SEE ALSO: Anthony Brown, Larry Hogan draw political stars to stump for Maryland governor’s race


He said that trying to take on Medicaid or powerful labor unions, as Republican governors have done in other states, would be a “fool’s errand.”

“We’re going to try to win the battles we can win. That’s tough enough as it is,” said Mr. Hogan. “It’s baby steps in Maryland.”

The battles he put in the winnable column included cutting government spending, rolling back some of the 40 tax increases enacted during Mr. Brown’s tenure, easing regulatory burdens and creating a more business-friendly climate that would stop employers from fleeing the state.
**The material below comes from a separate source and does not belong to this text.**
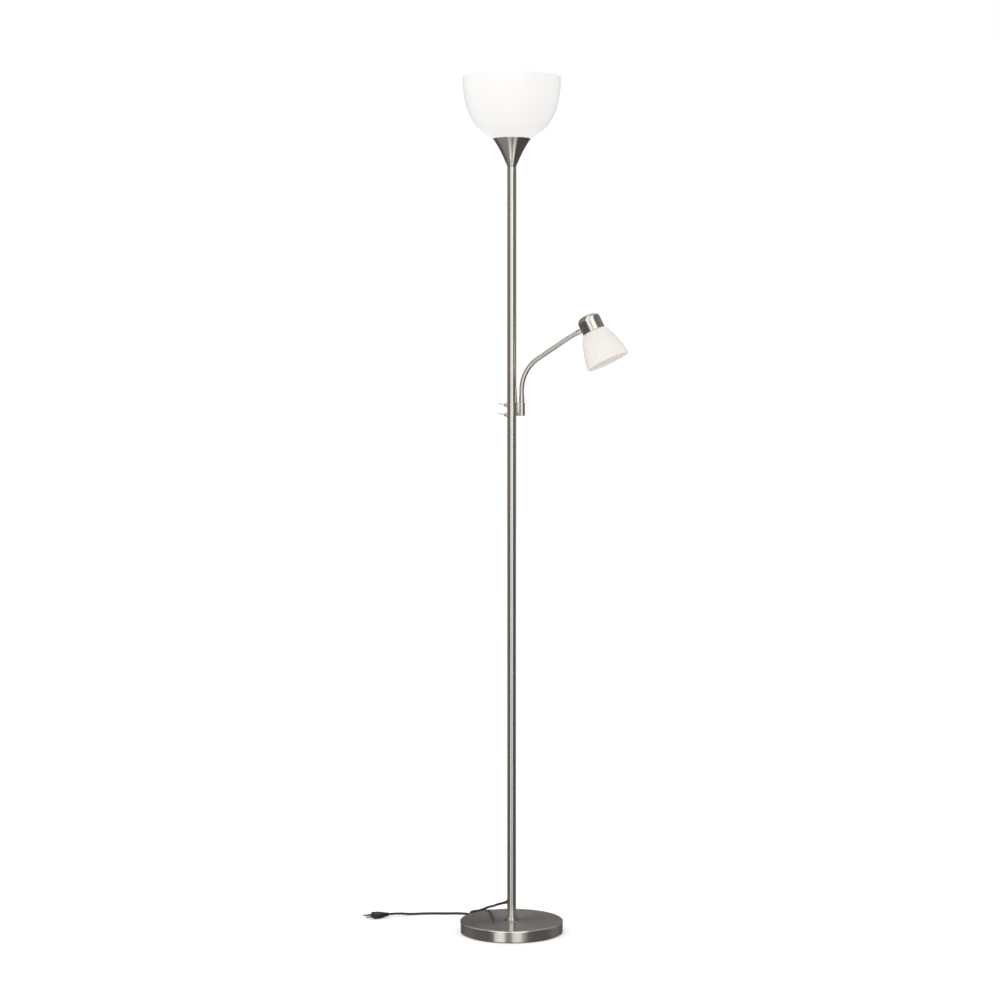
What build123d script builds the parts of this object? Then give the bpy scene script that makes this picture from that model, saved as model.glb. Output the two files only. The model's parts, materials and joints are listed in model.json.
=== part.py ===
from build123d import *
from math import asin, cos, pi, radians, sin, sqrt, tan
import os

os.makedirs("parts", exist_ok=True)

# Torchiere floor lamp with a flexible reading light.
# Millimetres. The origin is on the floor at the centre of the base, +Z up, front towards -Y.

# ---- fits ----
FIT = 0.05            # radial gap where one piece sits in another
SEAT = 0.1            # gap left where two faces would only just touch

# ---- base ----
BASE_RADIUS = 109.3
BASE_TOP = 25.1
COVER_WALL = 1.2
COVER_EDGE = 2.4
FELT_THICK = 2.0
FELT_INSET = 4.0      # the felt is smaller than the cover by this
PLATE_THICK = 2.0
WEIGHT_GAP = 0.6      # between the weight and the cover
POCKET_RADIUS = 18.0
POCKET_DEPTH = 9.0
NIPPLE_RADIUS = 5.0
NIPPLE_BORE = 3.5
NUT_FLATS = 17.0
NUT_THICK = 5.0
WASHER_RADIUS = 14.0
WASHER_THICK = 1.5

# ---- pole ----
POLE_RADIUS = 9.5
POLE_WALL = 1.0
TUBE_LENGTH = 529.0   # each of the three tubes
COUPLER_LENGTH = 40.0
COUPLER_WALL = 1.5
COUPLER_ABOVE = 5.0   # the couplers reach this far into the tube above, below the switches
PLUG_LENGTH = 20.0    # threaded inserts in the pole's two ends
COLLAR_RADIUS = POLE_RADIUS + 6.0
COLLAR_TOP_RADIUS = POLE_RADIUS + 1.1
COLLAR_HEIGHT = 9.0
COLLAR_LIP = 1.0

# ---- cord ----
CORD = 5.0            # diameter
CORD_EXIT_HEIGHT = BASE_TOP + 37.4
CORD_EXIT_ANGLE = 140.0
CORD_EXIT_SLOPE = 0.33
RELIEF_LENGTH = 18.0
RELIEF_RADIUS = CORD / 2 + 0.8
FLANGE_RADIUS = CORD / 2 + 3.0
FLANGE_THICK = 1.2
WIRE_RADIUS = 1.5
FLOOR_GAP = 0.1       # left under what lies on the floor

# ---- bracket of the reading arm ----
BRACKET_ABOVE = 10.4   # the bracket's foot is this far above the pole's upper joint
BRACKET_HEIGHT = 28.0
SADDLE_WALL = 3.0
SADDLE_HALF_ANGLE = 75.0
TONGUE_HEIGHT = 32.0
TONGUE_HALF_ANGLE = 38.0
TONGUE_WALL = 1.6
TONGUE_TAPER = 0.45   # width at its top, as a share of that at its foot
SOCKET_AXIS = POLE_RADIUS + 11.4
SOCKET_RADIUS = 6.8
WEB_WIDTH = 9.0
SPIGOT_RADIUS = 4.4
SPIGOT_FLOOR = 10.0   # height of the socket's inner floor above its bottom
SPIGOT_FLOOR_THICK = 3.0
STEM_RADIUS = 3.0
CAVITY_RADIUS = 5.6
BRACKET_NIPPLE_RADIUS = 2.5
BRACKET_NIPPLE_BORE = 1.5
BRACKET_NIPPLE_HEIGHT = 4.4
BRACKET_NUT_FLATS = 8.0
BRACKET_NUT_THICK = 2.4
SOCKET_CAP_THICK = 1.2
RUNNING = 0.06        # radial clearance of turning fits

# ---- neck ----
NECK_RADIUS = 4.9
NECK_BORE = 3.0
NECK_TURN = 18.35     # the neck's plane is turned this much towards the front
NECK_RISE = 25.6      # upright stretch above the bracket
NECK_BEND = 78.0
NECK_BEND_ANGLE = 57.2
NECK_STRAIGHT = 70.0
NECK_END_BEND = 250.0
NECK_LAST_STRAIGHT = 11.0
HEAD_TILT = 26.0      # the head's axis from the vertical
NECK_BASE_GAP = 0.4   # between the bracket's socket and the neck's base
NECK_BASE_LENGTH = 13.0
FERRULE_RADIUS = NECK_RADIUS + 0.5
FERRULE_BORE = NECK_BORE - 0.6
NECK_NUT_THICK = 2.5
NECK_WASHER_THICK = 0.8
NECK_SEGMENTS = 6
SEGMENT_GAP = 1.4
NECK_END_LENGTH = 12.0

# ---- head ----
CUP_RADIUS = 24.0
CUP_LENGTH = 36.5
CUP_CORNER = 13.0
CUP_WALL = 1.2
CUP_DOME = 1.5        # rise of the cup's crown
CUP_ENTRY = 12.7      # the neck enters this far above the cup's mouth
ENTRY_RADIUS = 3.9    # hollow screw that holds the neck in the cup
ENTRY_NUT_FLATS = 12.0
ENTRY_NUT_THICK = 3.0
SHADE_OUTLINE = [(0.0, 23.6), (5.0, 27.6), (11.0, 31.0), (29.0, 37.2), (48.0, 42.6), (70.0, 46.3)]
SHADE_WALL = 2.5
SHADE_HOLE = 14.0
SHADE_GAP = 0.3       # between the cup's mouth and the shade
RING_THICK = 4.0
SMALL_HOLDER_TOP = 30.0
SMALL_FLANGE = 4.0
SMALL_SOCKET_DEPTH = 14.0
SMALL_BULB_RADIUS = 22.5
SMALL_BULB_LENGTH = 78.0
SMALL_CAP_RADIUS = 6.8
SMALL_CAP_LENGTH = 24.0
CAP_CLEARANCE = 0.3   # between a bulb's cap and its holder

# ---- top cap and bowl ----
CAP_RADIUS = 39.5
CAP_HEIGHT = 58.9
CAP_WALL = 1.0
CAP_WAIST_RADIUS = 20.3
CAP_WAIST_HEIGHT = 26.7
CAP_FLOOR = 2.0
CAP_NUT_ROOM = 1.5    # from the nut's flats to the inside of the cap's foot
CAP_NUT_FLATS = 2 * (POLE_RADIUS - CAP_WALL - CAP_NUT_ROOM)
CAP_NUT_THICK = 4.0
BOWL_RADIUS = 102.2
BOWL_DEPTH = 128.5
BOWL_POWER_DEPTH = 2.26
BOWL_POWER_RADIUS = 2.69
BOWL_WALL = 3.0
BOWL_CONE_TOP = 10.0  # the outline is a cone below this height over the cap
BOWL_HOLE = 20.5
HOLDER_FLANGE = 24.0
HOLDER_HEIGHT = 38.0
HOLDER_DROP = 11.0    # the holder starts this far below the bowl
HOLDER_SOCKET = 10.0  # the bulb's socket starts this far above the bowl's base
HOLDER_RADIUS = BOWL_HOLE - 0.6
NIPPLE_IN_HOLDER = 6.0
BULB_RADIUS = 30.0
BULB_LENGTH = 110.0
BULB_CAP_RADIUS = 13.2
BULB_CAP_LENGTH = 27.0
BULB_WALL = 1.2
BULB_VENT = 1.5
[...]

Using Maryland governors’ powerful budget authority, Mr. Hogan said, he would implement a 5 percent spending cut in his first budget and provide tax relief with the $2 billion in savings.

Mr. Hogan said he would not make the same mistakes as Robert L. Ehrlich Jr., who was elected in 2002 as the state’s first Republican governor in 36 years and encountered stubborn resistance from the legislature at every turn.

“He’s a competitive guy who was a football player, a linebacker who liked to hit people. So the two of them were just pounding [each other] and a lot of things didn’t get done,” said Mr. Hogan, who served in Mr. Ehrlich’s Cabinet.

“He’s a great guy and a good friend. I’m not trying to be critical,” he said. “It wasn’t really all his fault. It was mostly the Democrats’ fault.”

Mr. Hogan said his 30 years of experience as a commercial real estate broker gave him the deal-making skills to work effectively with the legislature. “I’m a negotiator,” he said.

Mr. Hogan’s agenda on taxes and the economy is the cornerstone of his campaign. He reminds voters that under the current administration, Maryland lost over 31,000 jobs, more than 6,500 small business either closed or left the state and the unemployment rate doubled. He promises to reverse these trends.

“Old Bay is potentially going to be made in Pennsylvania now,” Mr. Hogan said of the signature seasoning of McCormick & Co., which has been in Maryland since 1889 but is preparing to move.

“It’s tragic. That’s the thing we’ve got to stop. Maryland is going down the tubes,” Mr. Hogan said.

He said McCormick’s board of directors told him the spice company might stay if he wins the election.

Mr. Hogan faces an uphill race to get to the governor’s mansion, though he is closing in on Mr. Brown.

Mr. Brown led Mr. Hogan 49 percent to 42 percent last week in a Baltimore Sun poll. His 7-point advantage is much smaller than generally expected in a state where registered Democrats outnumber Republicans by a 2-1 margin.

Mr. Hogan said his campaign’s internal polls have put him as close as 3 points behind Mr. Brown, within the margin of error. Mr. Hogan did not show the poll to The Times.

He said his message of lowering taxes and strengthening the economy resonates with voters from both major parties in Maryland and has helped him make inroads into Democratic strongholds, including blue-collar neighborhoods in eastern Baltimore County.

“Even liberal Democrats are like, ‘Enough is enough. We just can’t take it anymore,’” he said. “People are saying, ‘I’ve never voted for a Republican in my life. But we’ve got to do something about these taxes.’”

He said Mr. Brown suffers from an “enthusiasm gap” that he would compound with a sophisticated get-out-the-vote operation.

“He’s going to have a hard time getting his voters out, and we’re getting ours,” he said.

Unlike in much of the country, President Obama remains relatively popular in Maryland with about a 50 percent job approval rating. That has kept Mr. Hogan from making the president and his policies issues in the governor’s race.

Mr. Obama plans to campaign Sunday with Mr. Brown in Prince George’s County.

Mr. Hogan has been hammering Mr. Brown for being in charge of the rollout of Maryland’s Obamacare exchange, which cost $288 million and then completely broke down. Maryland ultimately adopted the exchange created by Connecticut, at additional cost.

“Even people who like the president and like the Affordable Care Act are angry at Anthony Brown and Martin O’Malley for failing so miserably,” he said.